**Exercise**
Beneath this instruction is a block of data; output from it exactly the lines that run from the one containing "case_tub();" through the one containing "depsgraph = bpy.context.evaluated_depsgraph_get()", inclusive.

**Source excerpt**
----------

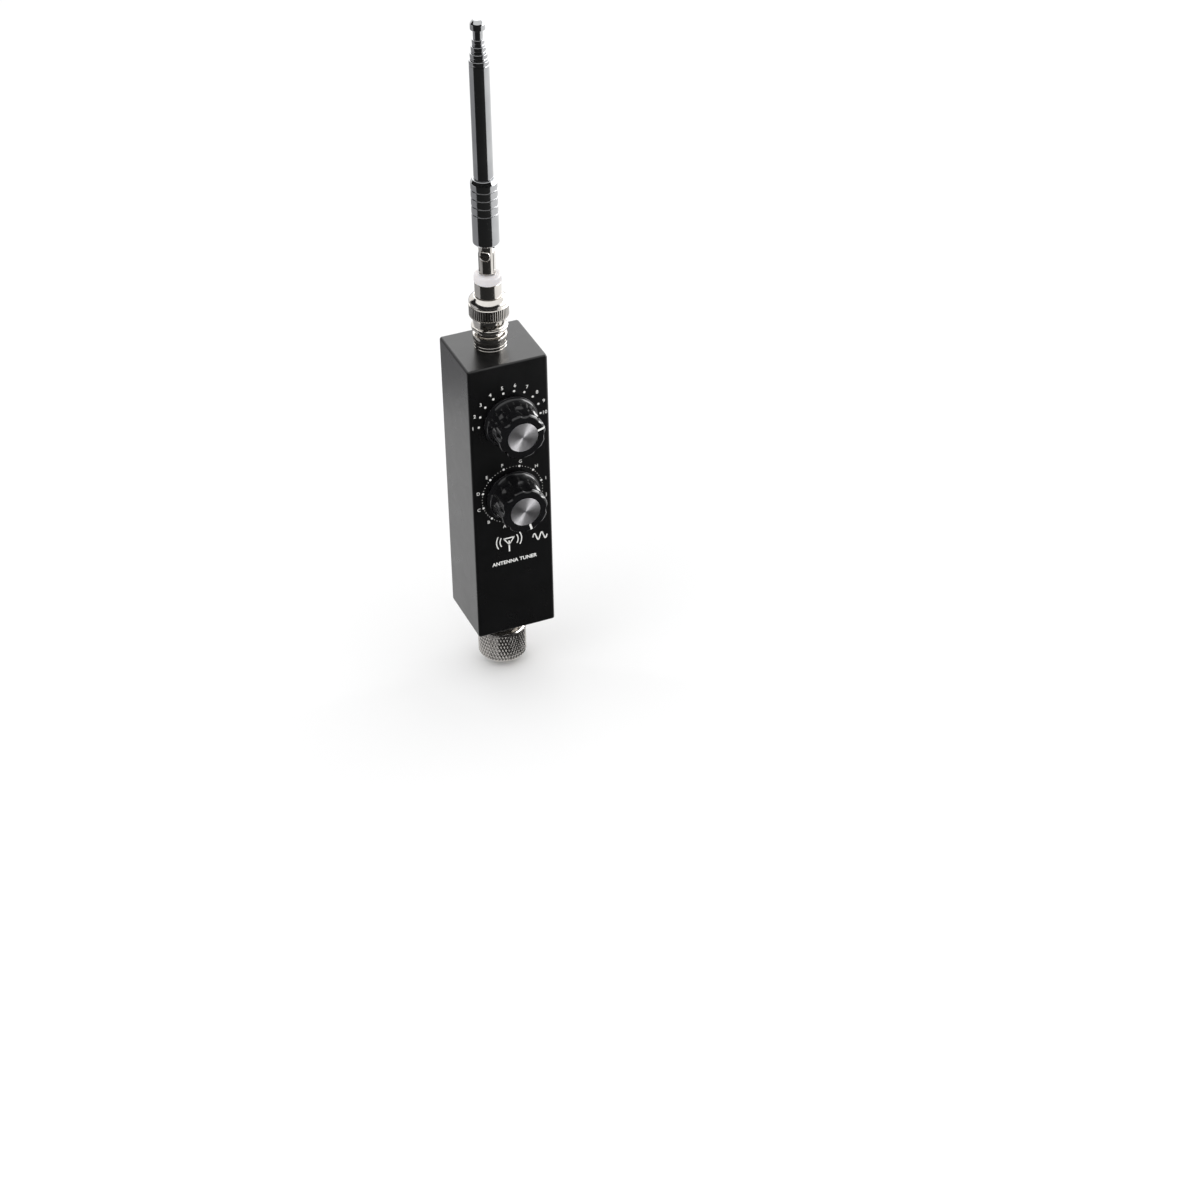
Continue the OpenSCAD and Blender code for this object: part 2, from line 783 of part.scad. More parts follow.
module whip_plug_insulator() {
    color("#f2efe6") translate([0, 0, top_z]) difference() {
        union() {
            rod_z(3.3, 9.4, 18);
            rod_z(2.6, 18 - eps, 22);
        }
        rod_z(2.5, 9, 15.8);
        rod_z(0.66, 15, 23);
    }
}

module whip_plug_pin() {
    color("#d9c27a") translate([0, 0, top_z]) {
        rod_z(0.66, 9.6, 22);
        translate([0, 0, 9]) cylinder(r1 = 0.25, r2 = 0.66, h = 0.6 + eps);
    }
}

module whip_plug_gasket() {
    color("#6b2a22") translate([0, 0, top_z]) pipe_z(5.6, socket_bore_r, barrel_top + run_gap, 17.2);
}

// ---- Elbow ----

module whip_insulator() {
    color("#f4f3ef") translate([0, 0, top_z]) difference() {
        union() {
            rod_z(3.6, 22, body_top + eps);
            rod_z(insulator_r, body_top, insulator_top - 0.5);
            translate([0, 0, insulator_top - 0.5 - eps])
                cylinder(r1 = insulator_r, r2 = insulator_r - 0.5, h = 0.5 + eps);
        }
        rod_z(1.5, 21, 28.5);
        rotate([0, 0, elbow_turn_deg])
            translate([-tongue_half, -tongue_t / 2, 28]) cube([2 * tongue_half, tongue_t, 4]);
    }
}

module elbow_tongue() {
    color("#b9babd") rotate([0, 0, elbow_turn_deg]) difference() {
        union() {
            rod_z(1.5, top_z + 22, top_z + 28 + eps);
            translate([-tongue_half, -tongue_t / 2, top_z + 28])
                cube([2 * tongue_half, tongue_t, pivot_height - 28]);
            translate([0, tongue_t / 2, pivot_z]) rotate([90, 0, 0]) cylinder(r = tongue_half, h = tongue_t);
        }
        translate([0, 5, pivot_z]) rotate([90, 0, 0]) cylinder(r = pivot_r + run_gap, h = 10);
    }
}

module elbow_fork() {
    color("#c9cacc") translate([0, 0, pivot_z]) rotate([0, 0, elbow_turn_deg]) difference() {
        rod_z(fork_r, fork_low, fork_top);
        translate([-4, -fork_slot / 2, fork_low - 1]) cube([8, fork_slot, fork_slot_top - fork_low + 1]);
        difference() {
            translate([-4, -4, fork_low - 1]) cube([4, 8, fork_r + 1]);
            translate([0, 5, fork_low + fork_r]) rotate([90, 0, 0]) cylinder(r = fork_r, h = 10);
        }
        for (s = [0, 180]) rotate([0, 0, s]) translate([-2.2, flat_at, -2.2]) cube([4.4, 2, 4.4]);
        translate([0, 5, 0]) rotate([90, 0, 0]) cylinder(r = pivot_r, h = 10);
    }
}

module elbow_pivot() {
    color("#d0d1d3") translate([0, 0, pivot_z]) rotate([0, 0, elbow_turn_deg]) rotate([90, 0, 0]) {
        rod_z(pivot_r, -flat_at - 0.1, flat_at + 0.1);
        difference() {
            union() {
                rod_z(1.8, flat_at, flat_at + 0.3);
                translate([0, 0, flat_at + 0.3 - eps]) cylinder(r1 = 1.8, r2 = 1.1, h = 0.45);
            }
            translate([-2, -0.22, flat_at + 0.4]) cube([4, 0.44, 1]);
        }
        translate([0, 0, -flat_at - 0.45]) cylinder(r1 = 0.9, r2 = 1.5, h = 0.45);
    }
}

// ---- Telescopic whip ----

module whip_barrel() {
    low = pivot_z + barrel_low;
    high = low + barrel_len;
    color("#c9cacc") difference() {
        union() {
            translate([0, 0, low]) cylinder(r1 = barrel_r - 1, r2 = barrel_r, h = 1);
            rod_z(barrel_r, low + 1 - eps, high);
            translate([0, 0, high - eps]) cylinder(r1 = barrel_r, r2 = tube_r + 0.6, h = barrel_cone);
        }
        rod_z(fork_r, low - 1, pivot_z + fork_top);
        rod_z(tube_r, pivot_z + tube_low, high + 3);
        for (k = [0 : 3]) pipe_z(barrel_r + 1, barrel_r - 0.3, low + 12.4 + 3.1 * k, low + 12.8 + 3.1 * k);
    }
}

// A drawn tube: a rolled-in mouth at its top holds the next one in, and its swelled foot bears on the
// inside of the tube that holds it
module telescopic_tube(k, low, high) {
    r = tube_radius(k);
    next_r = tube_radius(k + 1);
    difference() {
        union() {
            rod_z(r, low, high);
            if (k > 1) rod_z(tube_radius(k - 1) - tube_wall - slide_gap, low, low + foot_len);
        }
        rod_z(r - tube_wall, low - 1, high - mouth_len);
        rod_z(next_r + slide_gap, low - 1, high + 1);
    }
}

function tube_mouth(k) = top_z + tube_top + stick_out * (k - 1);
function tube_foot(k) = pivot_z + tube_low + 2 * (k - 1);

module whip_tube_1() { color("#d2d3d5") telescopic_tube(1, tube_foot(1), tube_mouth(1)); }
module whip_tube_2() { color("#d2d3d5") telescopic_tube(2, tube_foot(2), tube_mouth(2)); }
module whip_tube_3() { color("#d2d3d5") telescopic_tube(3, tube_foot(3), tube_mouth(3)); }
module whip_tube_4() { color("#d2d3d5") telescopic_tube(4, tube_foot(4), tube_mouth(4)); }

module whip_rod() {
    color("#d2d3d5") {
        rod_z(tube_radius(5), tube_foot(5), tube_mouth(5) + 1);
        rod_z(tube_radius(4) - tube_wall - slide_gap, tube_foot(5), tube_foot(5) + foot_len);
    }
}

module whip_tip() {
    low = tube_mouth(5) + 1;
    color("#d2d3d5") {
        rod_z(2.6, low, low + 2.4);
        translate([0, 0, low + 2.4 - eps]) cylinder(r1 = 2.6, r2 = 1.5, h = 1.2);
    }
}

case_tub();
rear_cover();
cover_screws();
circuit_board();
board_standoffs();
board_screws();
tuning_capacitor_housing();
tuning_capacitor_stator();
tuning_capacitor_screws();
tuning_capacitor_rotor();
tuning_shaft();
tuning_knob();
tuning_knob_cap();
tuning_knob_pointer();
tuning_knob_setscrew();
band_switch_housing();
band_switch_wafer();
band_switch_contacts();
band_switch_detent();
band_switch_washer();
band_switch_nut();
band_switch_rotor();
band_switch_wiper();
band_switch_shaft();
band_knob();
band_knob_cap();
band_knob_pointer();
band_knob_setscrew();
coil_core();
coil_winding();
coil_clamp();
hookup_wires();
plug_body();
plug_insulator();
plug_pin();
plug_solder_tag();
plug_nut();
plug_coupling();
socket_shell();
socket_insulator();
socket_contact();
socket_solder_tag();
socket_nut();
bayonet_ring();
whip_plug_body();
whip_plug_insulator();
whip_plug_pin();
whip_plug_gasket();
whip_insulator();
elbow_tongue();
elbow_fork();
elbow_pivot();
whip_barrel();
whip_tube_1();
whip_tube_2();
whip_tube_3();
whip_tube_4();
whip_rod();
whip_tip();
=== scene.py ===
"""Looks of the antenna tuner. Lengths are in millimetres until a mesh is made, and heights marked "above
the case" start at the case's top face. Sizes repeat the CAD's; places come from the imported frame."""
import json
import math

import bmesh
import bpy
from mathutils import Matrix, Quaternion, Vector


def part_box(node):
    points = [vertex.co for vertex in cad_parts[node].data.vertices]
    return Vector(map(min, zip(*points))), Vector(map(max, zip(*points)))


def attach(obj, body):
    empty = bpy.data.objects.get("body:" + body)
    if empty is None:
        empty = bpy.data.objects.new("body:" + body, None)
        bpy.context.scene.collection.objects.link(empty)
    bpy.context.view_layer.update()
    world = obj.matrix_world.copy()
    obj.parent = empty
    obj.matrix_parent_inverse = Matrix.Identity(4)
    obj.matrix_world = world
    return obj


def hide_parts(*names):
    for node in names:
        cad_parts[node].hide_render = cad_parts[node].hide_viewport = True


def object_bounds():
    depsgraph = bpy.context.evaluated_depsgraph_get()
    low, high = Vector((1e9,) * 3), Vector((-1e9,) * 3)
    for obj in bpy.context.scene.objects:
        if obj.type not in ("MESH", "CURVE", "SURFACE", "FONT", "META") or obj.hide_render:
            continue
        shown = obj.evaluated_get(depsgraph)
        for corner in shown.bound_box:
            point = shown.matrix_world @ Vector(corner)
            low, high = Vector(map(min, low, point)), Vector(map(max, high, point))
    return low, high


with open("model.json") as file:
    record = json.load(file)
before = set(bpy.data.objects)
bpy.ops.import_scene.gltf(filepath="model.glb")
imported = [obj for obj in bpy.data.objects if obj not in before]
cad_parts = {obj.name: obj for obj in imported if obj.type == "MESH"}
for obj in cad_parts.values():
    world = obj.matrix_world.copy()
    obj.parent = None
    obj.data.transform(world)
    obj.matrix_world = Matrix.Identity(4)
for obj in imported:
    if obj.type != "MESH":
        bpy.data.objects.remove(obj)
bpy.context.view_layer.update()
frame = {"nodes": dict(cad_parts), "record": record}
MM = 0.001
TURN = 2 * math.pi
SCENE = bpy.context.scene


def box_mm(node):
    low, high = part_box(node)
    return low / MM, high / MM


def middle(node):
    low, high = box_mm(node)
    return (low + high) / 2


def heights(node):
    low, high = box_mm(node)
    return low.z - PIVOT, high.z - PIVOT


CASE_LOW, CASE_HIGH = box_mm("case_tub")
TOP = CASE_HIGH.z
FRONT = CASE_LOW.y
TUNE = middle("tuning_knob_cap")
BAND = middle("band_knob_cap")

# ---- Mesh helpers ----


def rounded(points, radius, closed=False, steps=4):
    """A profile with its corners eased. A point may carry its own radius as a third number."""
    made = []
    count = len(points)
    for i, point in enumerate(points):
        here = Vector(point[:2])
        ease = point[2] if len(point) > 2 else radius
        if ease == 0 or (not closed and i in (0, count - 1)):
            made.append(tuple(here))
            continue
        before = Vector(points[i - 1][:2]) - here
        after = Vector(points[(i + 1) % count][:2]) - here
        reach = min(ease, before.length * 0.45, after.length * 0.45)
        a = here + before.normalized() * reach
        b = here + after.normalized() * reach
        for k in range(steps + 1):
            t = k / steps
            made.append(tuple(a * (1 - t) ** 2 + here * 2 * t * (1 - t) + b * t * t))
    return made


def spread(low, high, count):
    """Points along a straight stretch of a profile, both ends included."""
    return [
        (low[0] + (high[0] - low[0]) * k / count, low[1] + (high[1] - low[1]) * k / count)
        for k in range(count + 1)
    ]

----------

**The answer**
case_tub();
rear_cover();
cover_screws();
circuit_board();
board_standoffs();
board_screws();
tuning_capacitor_housing();
tuning_capacitor_stator();
tuning_capacitor_screws();
tuning_capacitor_rotor();
tuning_shaft();
tuning_knob();
tuning_knob_cap();
tuning_knob_pointer();
tuning_knob_setscrew();
band_switch_housing();
band_switch_wafer();
band_switch_contacts();
band_switch_detent();
band_switch_washer();
band_switch_nut();
band_switch_rotor();
band_switch_wiper();
band_switch_shaft();
band_knob();
band_knob_cap();
band_knob_pointer();
band_knob_setscrew();
coil_core();
coil_winding();
coil_clamp();
hookup_wires();
plug_body();
plug_insulator();
plug_pin();
plug_solder_tag();
plug_nut();
plug_coupling();
socket_shell();
socket_insulator();
socket_contact();
socket_solder_tag();
socket_nut();
bayonet_ring();
whip_plug_body();
whip_plug_insulator();
whip_plug_pin();
whip_plug_gasket();
whip_insulator();
elbow_tongue();
elbow_fork();
elbow_pivot();
whip_barrel();
whip_tube_1();
whip_tube_2();
whip_tube_3();
whip_tube_4();
whip_rod();
whip_tip();
=== scene.py ===
"""Looks of the antenna tuner. Lengths are in millimetres until a mesh is made, and heights marked "above
the case" start at the case's top face. Sizes repeat the CAD's; places come from the imported frame."""
import json
import math

import bmesh
import bpy
from mathutils import Matrix, Quaternion, Vector


def part_box(node):
    points = [vertex.co for vertex in cad_parts[node].data.vertices]
    return Vector(map(min, zip(*points))), Vector(map(max, zip(*points)))


def attach(obj, body):
    empty = bpy.data.objects.get("body:" + body)
    if empty is None:
        empty = bpy.data.objects.new("body:" + body, None)
        bpy.context.scene.collection.objects.link(empty)
    bpy.context.view_layer.update()
    world = obj.matrix_world.copy()
    obj.parent = empty
    obj.matrix_parent_inverse = Matrix.Identity(4)
    obj.matrix_world = world
    return obj


def hide_parts(*names):
    for node in names:
        cad_parts[node].hide_render = cad_parts[node].hide_viewport = True


def object_bounds():
    depsgraph = bpy.context.evaluated_depsgraph_get()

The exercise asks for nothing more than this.